The US is quite active in the field of solar landfills, hosting completed landfill solar photovoltaic system (SPVS) projects and having more in the planning stage.
- The earliest installation was the 276 kWp project in Paulsboro, NJ, that provides electricity locally to the site and has operated since 2002.
- By 2012, 15 landfill SPVS projects were operating (total power capacity: 17.5 MWp) in New Jersey and an additional 27.5 MWp was located in other states.
- Republic Services unveiled in September, 2017 a total of 41,000 solar panels across three closed landfills in Massachusetts. The 13.5 MW project can power an estimated 1,900 households and was designed for a 40-year lifespan. Soltage was behind the project, with investment from Basalt Infrastructure Partners and Eastern Bank. The projects benefited from a favorable regulatory climate and incentives for renewable energy projects in Massachusetts.
- Two landfill solar projects are noteworthy in Ohio. One, located in Cuyahoga County, is a 4 MW project is owned and operated by IGS Solar, a commercial and residential solar provider and an affiliate company of IGS Energy, an independent retail energy supplier. The solar project can provide over 5,000,000 kWh of clean solar electricity to county-owned facilities annually. Additionally, the Solid Waste Authority of Central Ohio and developer BQ Energy Development LLC are gathering final approvals from the Ohio Environmental Protection Agency for their plan to build a $60 million solar farm on the 173-acre closed Model Landfill in Jackson Township, off Jackson Pike near I-71, after having completed much of the planning and public hearings to prepare it.
- Source Renewables applied to the City of Buffalo, NY in 2021 to rezone the Marilla Street Landfill to accommodate a distributed generation solar farm. The project would consist of two 5 MW solar arrays expected to produce enough electricity to power more than 2,500 households per year. Formerly a disposal area by the former Republic Steel Co. for waste from steelmaking operation, the property was sold in 2002. Source Renewables said the proposed community solar project represents an opportunity to repurpose the property to produce clean electricity, create jobs, increase tax revenue, and save money for local residents who can’t install their own solar.
- The transformation of a landfill in Houston into the largest urban solar farm in the US will be a testament to the power of renewable energy and will reclaim the middle of Houston’s Sunnyside community, which is a historically Black neighborhood.
Determining optimal siting for solar over abandoned landfills is easiest for landfills with advantageous characteristics — large unshaded area, hydrogeological conditions, terrain stability, current land cover, and transmission infrastructure proximity — that would optimize solar electricity production.
An Announcement about a New Project to Cover 2 Closed Landfills with Solar Systems
SunPower Corp. has announced new projects with Baltimore County to cover 2 closed landfills with solar systems.

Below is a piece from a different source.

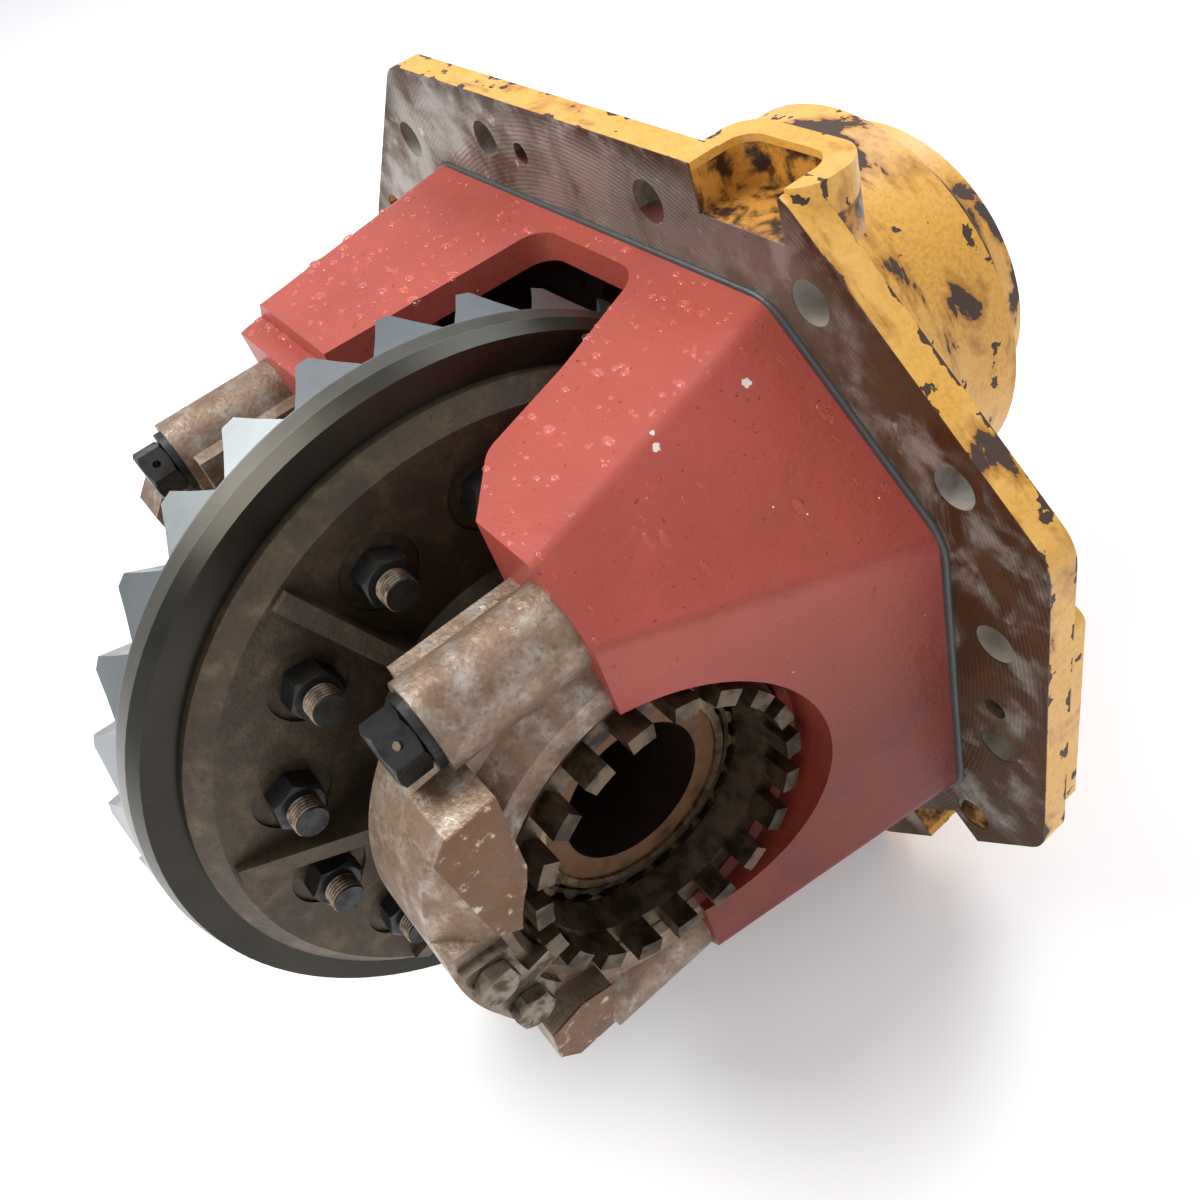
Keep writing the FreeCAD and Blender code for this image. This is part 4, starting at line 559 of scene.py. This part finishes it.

These projects are expected to generate upwards of 30 megawatts (MW) of clean energy, equivalent to the power used by 1/3 of the County’s municipal buildings including government facilities. The projects, located at the closed Hernwood and Parkton landfills, are the first large-scale solar energy projects in Baltimore County’s history and mark a new milestone for the County to address climate change.
Under power purchase agreements (PPAs), the County pays $0 upfront while SunPower and its financiers cover the cost of the arrays. Over the next 25 years, the County will pay a flat, fixed rate per kilowatt-hour (kWh) for the solar generation, expected to save millions of dollars in electricity costs. Through Maryland’s “aggregate net metering” rule, Baltimore Gas & Electric will credit the solar generated at the landfills against electric loads at other County buildings.
“We’re proud to be taking a bold step forward to ensure Baltimore County remains a statewide leader in renewable energy and helps build a greener and cleaner future for our communities,” Baltimore County Executive Johnny Olszewski said. “Climate change poses one of the most significant threats to our long-term health and prosperity. That is why we are thankful for this partnership with SunPower to transform these sites into productive alternative energy sources, further reducing Baltimore County’s carbon footprint and helping us meet our renewable energy goals.”
Along with other sustainability initiatives, the solar project in Baltimore County is expected to help the County reach its sustainability goals. County Executive Olszewski signed an Executive Order setting an aggressive new goal to complete future renewable energy projects set to generate electricity equivalent to 100% of Baltimore County’s electricity demand by 2026 and 125% by 2030.
The projects will now enter the design and permitting phase, with construction expected to begin in 2022 and to be fully operational by 2023. According to the Environmental Protection Agency (EPA) greenhouse gas calculator, the 43 million kWh generated annually by the projects will capture the same amount of planet-warming carbon dioxide as 40,000 acres of US forests – nearly the same size as Washington, DC.
“Electricity savings from solar can help municipalities invest more money into our schools, parks, and community centers. We applaud Baltimore County for transforming otherwise under-utilized land into productive solar parks, enabling them to achieve their ambitious sustainability goals while significantly improving the County’s budget,” said Eric Potts, Executive Vice President for Commercial Direct at SunPower.